Однажды, выслушав мой доклад, Феликс Эдмундович поглядел на меня своими проницательными глазами и сказал:
— Работа, вижу, идет у вас неплохо, люди на границе замечательные, в боевом деле себя не жалеют. А думали вы о том, что людей нужно поощрять?
— Думал, товарищ Дзержинский, но как? Наши возможности, вы знаете, ограниченные…
Феликс Эдмундович на мгновение задумался, потом сказал:
— Знаете что… Я сейчас позвоню во Внешторг Красину — пусть выдаст пограничникам папирос. — Помолчал и добавил: — Курево, конечно, вещь не слишком полезная, но бойцы редко бывают в тепле, не всегда сыты. В таких условиях и папироса согреть может. Вы ведь были в окопах, знаете, что значит для солдата курево…

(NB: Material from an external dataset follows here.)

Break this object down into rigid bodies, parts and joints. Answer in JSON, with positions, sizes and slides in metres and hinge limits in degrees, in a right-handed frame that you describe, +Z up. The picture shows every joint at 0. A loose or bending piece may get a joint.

В тот же день мы отправили нашим пограничным частям 200 тысяч пачек папирос. А это не так уж мало, если учесть, что тогда курили одну цигарку на пятерых, а то и вовсе взамен табака пользовались сушеной травой да ольховыми листьями.
Нелегко приходилось пограничникам. Со снабжением плохо, с обмундированием и того хуже. Шинели старые, сапоги изношенные. Об единой форме нечего было и думать, не было даже звездочек на фуражках. Просто наискось пришивали красную ленту. Не хватало оружия, боеприпасов. А они требовались в первую очередь: борьба на границе не утихала.

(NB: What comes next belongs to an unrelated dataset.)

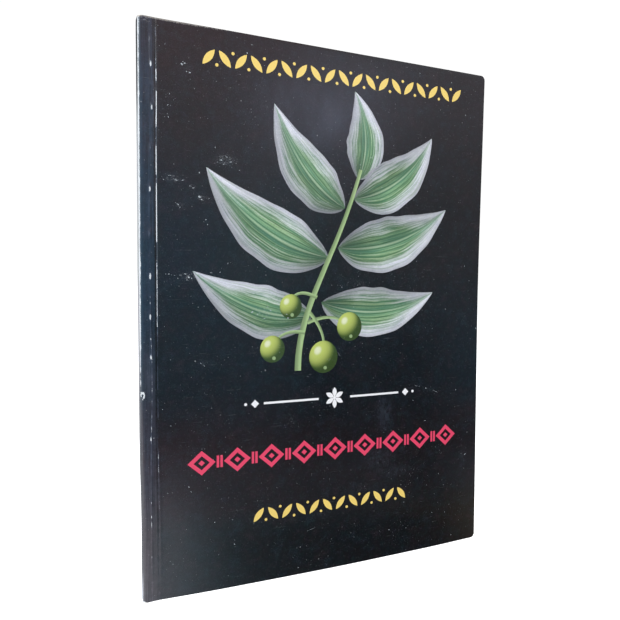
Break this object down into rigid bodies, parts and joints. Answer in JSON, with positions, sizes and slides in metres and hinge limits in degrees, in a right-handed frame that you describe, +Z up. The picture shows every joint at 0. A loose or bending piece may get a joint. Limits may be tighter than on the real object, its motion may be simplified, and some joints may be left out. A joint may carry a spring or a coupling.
{
  "type": "softcover book",
  "caption": "Softcover booklet standing on its tail edge: a glossy scored card cover whose panels swing open on their creases, round side-sewn leaves glued at the spine.",
  "frame": {"origin": "centre of the footprint, on the plane of the tail edge that the booklet stands on", "axes": "+Z up the height of the pages, -Y out of the front cover, -X out of the spine"},
  "size_m": [0.148, 0.0248, 0.21],
  "materials": {
    "cover_card": "gloss",
    "leaf_paper": "matte",
    "adhesive": "satin",
    "thread": "matte"
  },
  "bodies": {
    "text_block": {"spine_wrap": "cover_card", "spine_adhesive": "adhesive", "front_sewing_thread": "thread", "back_sewing_thread": "thread", "leaf_01": "leaf_paper", "leaf_02": "leaf_paper", "leaf_03": "leaf_paper", "leaf_04": "leaf_paper", "leaf_05": "leaf_paper", "leaf_06": "leaf_paper", "leaf_07": "leaf_paper", "leaf_08": "leaf_paper", "leaf_09": "leaf_paper", "leaf_10": "leaf_paper", "leaf_11": "leaf_paper", "leaf_12": "leaf_paper", "leaf_13": "leaf_paper", "leaf_14": "leaf_paper", "leaf_15": "leaf_paper", "leaf_16": "leaf_paper", "leaf_17": "leaf_paper", "leaf_18": "leaf_paper", "leaf_19": "leaf_paper", "leaf_20": "leaf_paper", "leaf_21": "leaf_paper", "leaf_22": "leaf_paper", "leaf_23": "leaf_paper", "leaf_24": "leaf_paper", "leaf_25": "leaf_paper", "leaf_26": "leaf_paper", "leaf_27": "leaf_paper", "leaf_28": "leaf_paper"},
    "front_cover": {"front_cover": "cover_card"},
    "back_cover": {"back_cover": "cover_card"}
  },
  "joints": [
    {"name": "front_cover_hinge", "type": "hinge", "parent": "text_block", "child": "front_cover", "pos_m": [-0.0683, -0.00499, 0], "axis": [0, 0, -1], "range_deg": [-2.6, 172]},
    {"name": "back_cover_hinge", "type": "hinge", "parent": "text_block", "child": "back_cover", "pos_m": [-0.0683, 0.00003, 0], "axis": [0, 0, 1], "range_deg": [-4.6, 172]}
  ]
}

Однажды в Оршу ворвались вооруженные шайки бандитов, грабили жителей, государственные учреждения, склады. Действовать нужно было решительно и быстро. По приказу командования в Оршу был брошен один из лучших пограничных полков. Враг был сломлен и разбит. На улицы города высланы патрули. В первые дни бандиты притихли, но вскоре решили помериться силами с пограничниками. Они выползли из тайных нор и били из-за угла. С помощью местных рабочих пограничникам удалось навести революционный порядок в городе и окрестностях.
Напряженная обстановка сложилась на Украине. Хорошо организованные и вооруженные местные буржуазные националисты то и дело нападали на нашу охрану в Киеве, пытались поджечь военные склады. Однажды они даже повели наступление на здание командных курсов. Ночью банды окружили казарму, зарезали часового и с громкими криками бросились на штурм. Сутки сражались курсанты с озверевшими бандитами. Стреляли из окон и с чердаков, пять раз ходили в контратаку и, несмотря на большие потери, отбросили врага.

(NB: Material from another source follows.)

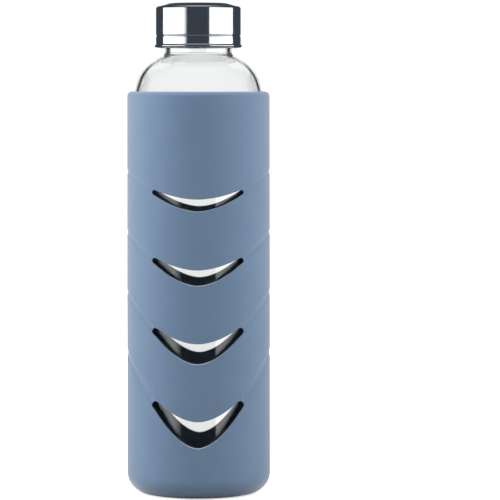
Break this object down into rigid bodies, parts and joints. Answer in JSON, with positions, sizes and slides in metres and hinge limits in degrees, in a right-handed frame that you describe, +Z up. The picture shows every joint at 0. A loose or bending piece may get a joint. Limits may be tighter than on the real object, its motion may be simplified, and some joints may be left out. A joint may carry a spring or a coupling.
{
  "type": "glass water bottle",
  "caption": "Tall round glass water bottle in a stretch-fitted silicone sleeve with wavy crescent windows, closed by a steel screw cap.",
  "frame": {"origin": "centre of the flat ring under the sleeve that the bottle stands on", "axes": "+Z up along the bottle's axis towards the cap; the sleeve's windows face -Y (front) and +Y (back), and the wave grooves peak at -X and +X"},
  "size_m": [0.0724, 0.0724, 0.2475],
  "materials": {
    "clear_glass": "clear polished soda-lime glass",
    "sleeve_silicone": "matte slate-blue silicone",
    "cap_steel": "polished stainless sheet",
    "insert_plastic": "natural white moulded polypropylene",
    "disc_steel": "brushed stainless sheet",
    "seal_silicone": "translucent white silicone"
  },
  "bodies": {
    "bottle": {"glass_bottle": "clear_glass", "silicone_sleeve": "sleeve_silicone"},
    "seal": {"cap_seal": "seal_silicone"},
    "cap": {"cap_shell": "cap_steel", "cap_thread_insert": "insert_plastic", "cap_inner_disc": "disc_steel"}
  },
  "joints": [
    {"name": "cap_lift", "type": "slide", "parent": "bottle", "child": "seal", "axis": [0, 0, 1], "range_m": [0, 0.0253]},
    {"name": "cap_turn", "type": "hinge", "parent": "seal", "child": "cap", "pos_m": [0, 0, 0.236], "axis": [0, 0, 1], "range_deg": [0, 2160]}
  ],
  "couplings": [
    {"joint": "cap_lift", "follows": "cap_turn", "m_per_rad": 0.00066845}
  ]
}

Я и Фролов выехали в Киев. Вместе с киевскими чекистами с помощью населения нам удалось сначала обезвредить главарей, а затем разгромить и банды.
На границах Украины стычки не прекращались ни днем, ни ночью. Одна из застав держала под охраной важный перекресток дорог, контролировала лесные тропы. Пограничники этой заставы выловили немало лазутчиков и контрабандистов. Враги решили уничтожить пограничников. Выбрав ненастный вечер, бандиты подкрались к невысокому бревенчатому домику заставы и хотели поджечь его. Бандиты рассчитывали разделаться с пограничниками, когда те будут тушить пожар.
Но враги просчитались. В домике находились начальник заставы Александр Борисов и один боец. Пограничники, услыхав шорох, насторожились. Вскоре они увидели подползавших врагов — их было шестеро. Захватив винтовки и скинув сапоги, чтобы не стучать по ступенькам и полу, пограничники поднялись по внутренней лестнице на чердак. Ждали недолго. Бандиты, прежде чем поджечь заставу, захотели проверить, нельзя ли чем-нибудь поживиться. Один из них полез на чердак. Но едва он показался в квадратном вырезе потолка, как его оглушили прикладом винтовки. Враг не успел даже крикнуть. Борисов и солдат мгновенно подхватили его и втащили наверх. Второй бандит, заметив исчезновение дружка, полез вслед за ним. Новый удар прикладом винтовки… Два бандита очутились рядом, связанные по рукам и ногам.
Еще двоих пограничники уложили меткими выстрелами. На помощь Борисову подоспели остальные солдаты заставы. Короткая решительная схватка — и с бандитами было покончено…
Проходили дни, недели, месяцы. Все больше сплачивались и крепли пограничные войска, очищаясь от случайных людей, пополняясь коммунистами и комсомольцами.
Однажды мне позвонил Ф. Э. Дзержинский и сказал, чтобы я приехал в Кремль.
— С вами хочет поговорить Владимир Ильич Ленин, — сообщил Феликс Эдмундович. — Ильич желает убедиться, как выполняется Декрет Совнаркома об учреждении пограничной охраны[26].
Ленина я увидел впервые в апреле 1917 года на Финляндском вокзале в Петрограде, когда он с броневика произносил свою знаменитую речь.
После этого я много раз видел Владимира Ильича на митингах. Но счастье беседовать с Лениным выпало мне впервые.